Having a plan for resistance makes discipline sustainable. Because if you only act when it feels easy, you’ll never build the consistency you need to reach anything meaningful.
Discipline isn’t magic
It's not some mystical trait reserved for elite athletes or high achievers. It’s available to anyone willing to show up on the days they don’t feel like it. In small ways, over and over again.
You don’t need to become a different person. You just need to start acting like the version of you who’s already doing the thing. And the way you do that? One small, deliberate, repeated action at a time.
You’re not bad at discipline. You’ve just never built it this way before. Until now.
Something To Think About
Like I said, you don’t need more motivation. But you do need to stop using a lack of discipline as your get-out-of-action free card. It’s not a fixed trait. It’s a pattern. But the good news is that patterns can be changed.
You’re not stuck because you’re lazy. You’re stuck because you’re waiting to feel ready, and that moment never comes. You keep telling yourself you’re just “not the disciplined type,” and then you prove it by doing nothing.

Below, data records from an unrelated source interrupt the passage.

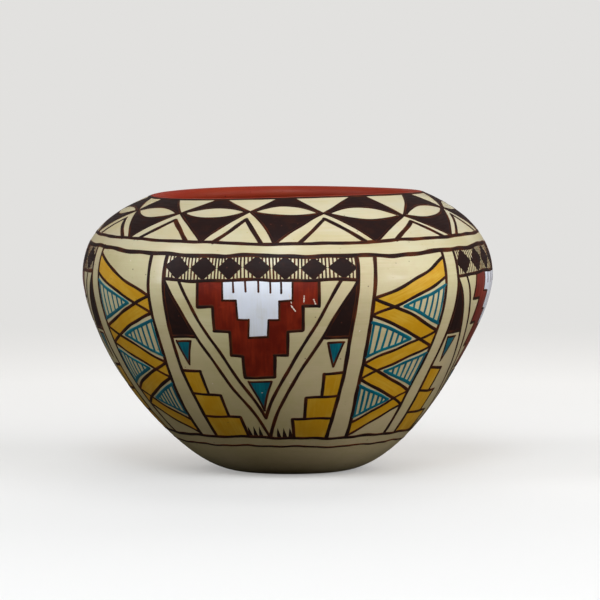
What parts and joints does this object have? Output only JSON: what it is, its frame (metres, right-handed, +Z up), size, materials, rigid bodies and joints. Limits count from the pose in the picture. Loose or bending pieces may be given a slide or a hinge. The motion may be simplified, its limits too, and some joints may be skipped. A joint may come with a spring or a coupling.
{
  "type": "pottery bowl",
  "caption": "Round hand-built earthenware bowl with a wide belly, in-turned shoulder and open mouth; cream slip outside, red slip inside, for holding or display.",
  "frame": {"origin": "centre of the flat disc that the bowl stands on", "axes": "+Z up along the bowl's axis, towards the mouth; -Y faces the viewer of the pictured side"},
  "size_m": [0.14, 0.14, 0.0946],
  "materials": {
    "fired_clay": "bare low-fired earthenware, matte",
    "cream_slip": "stone-polished cream slip, satin",
    "red_slip": "stone-polished red slip, satin",
    "dark_paint": "brown-black mineral paint, fired, thin",
    "red_paint": "red oxide paint, satin",
    "yellow_paint": "yellow ochre paint, satin",
    "turquoise_paint": "blue-green paint, satin",
    "white_paint": "white paint, satin"
  },
  "bodies": {
    "root": {"base_pad": "fired_clay", "wall_coil_1": "fired_clay", "wall_coil_2": "fired_clay", "wall_coil_3": "fired_clay", "wall_coil_4": "fired_clay", "lip_coil": "fired_clay", "cream_slip_coat": "cream_slip", "red_slip_lining": "red_slip"}
  },
  "joints": []
}
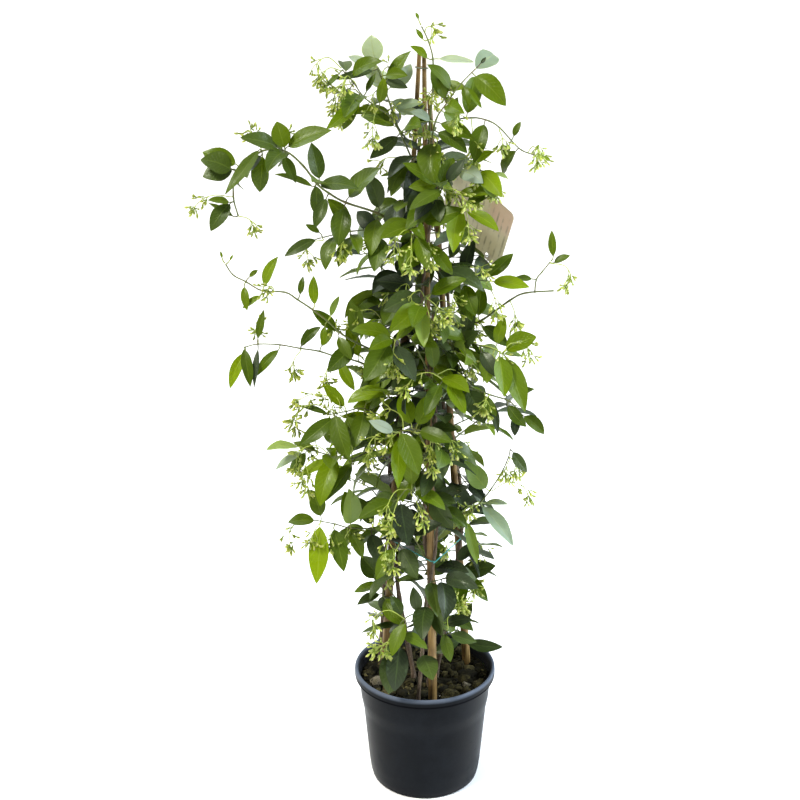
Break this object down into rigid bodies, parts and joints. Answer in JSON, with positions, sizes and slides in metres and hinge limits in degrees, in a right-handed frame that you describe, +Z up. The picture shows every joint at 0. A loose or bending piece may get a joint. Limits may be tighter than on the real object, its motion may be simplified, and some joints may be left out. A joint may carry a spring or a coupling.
{
  "type": "potted climbing plant on canes",
  "caption": "Climbing star jasmine in bud, wound up bamboo canes tied at the top, standing in a round nursery pot of soil with a bare hang tag.",
  "frame": {"origin": "centre of the pot's underside, on the surface that it stands on", "axes": "+Z up the plant, -Y towards the front, +X to the right as seen from the front"},
  "size_m": [0.4819, 0.2927, 1.0689],
  "materials": {
    "pot_plastic": "moulded dark blue-grey plastic, satin, with a soft bluish sheen",
    "soil": "coarse bark and peat potting mix, dry and matt",
    "cane": "bamboo cane, satin, darker at the knots",
    "tie_string": "thin teal plastic string",
    "tag_card": "bare laminated card",
    "old_foliage": "woody vine and old dark glossy leaves",
    "foliage": "green stems and waxy leaves, thin enough to let light through",
    "buds": "yellow-green flower buds on pale stalks"
  },
  "bodies": {
    "root": {"cane_front": "cane", "cane_left": "cane", "cane_right": "cane", "pot": "pot_plastic", "shoot_back_330": "foliage", "shoot_back_430": "foliage", "shoot_back_520": "foliage", "shoot_back_640": "foliage", "shoot_back_760": "foliage", "shoot_back_880": "foliage", "shoot_crown_left_high": "foliage", "shoot_crown_left_low": "foliage", "shoot_crown_right_high": "foliage", "shoot_crown_right_low": "foliage", "shoot_front_360": "foliage", "shoot_front_430": "foliage", "shoot_front_530": "foliage", "shoot_front_600": "foliage", "shoot_front_660": "foliage", "shoot_front_710": "foliage", "shoot_front_820": "foliage", "shoot_front_990": "foliage", "shoot_left_fan_high": "foliage", "shoot_left_fan_low": "foliage", "shoot_left_forked": "foliage", "shoot_left_hanging": "foliage", "shoot_left_long": "foliage", "shoot_left_shelf": "foliage", "shoot_low_front": "foliage", "shoot_low_front_right": "foliage", "shoot_low_left": "foliage", "shoot_low_right": "foliage", "shoot_right_brown": "foliage", "shoot_right_high": "foliage", "shoot_right_knee": "foliage", "shoot_right_rising": "foliage", "shoot_right_stick": "foliage", "shoot_right_stick_end": "foliage", "shoot_right_upper": "foliage", "shoot_tag_side_high": "foliage", "shoot_tag_side_low": "foliage", "shoot_tip": "foliage", "shoot_upper_left": "foliage", "soil": "soil", "spray_front_high": "buds", "spray_front_low": "buds", "spray_left_high": "buds", "spray_left_low": "buds", "spray_left_middle": "buds", "spray_right": "buds", "tag": "tag_card", "tag_string": "tie_string", "tie_low": "tie_string", "tie_top": "tie_string", "vine_front": "old_foliage", "vine_front_thin": "old_foliage", "vine_left": "old_foliage", "vine_left_thin": "old_foliage", "vine_right": "old_foliage"}
  },
  "joints": []
}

But what if that story ends here?
What if today you stopped aiming for perfect and started aiming for consistent? What if discipline wasn’t about being intense, but just about showing up, even when you don’t feel like it?
You don’t need to overhaul your life. You just need to choose one action you’ve been avoiding and take five minutes to start it. That’s it.
Because discipline doesn’t come from thinking. It comes from doing. Doing the small, boring, daily decisions that build a reputation with yourself.
So start now. Choose something. Take action. Then do it again tomorrow. And the day after that.
The disciplined version of you isn’t out of reach. It’s just on the other side of that first step.
This post was all about fixing your lack of discipline.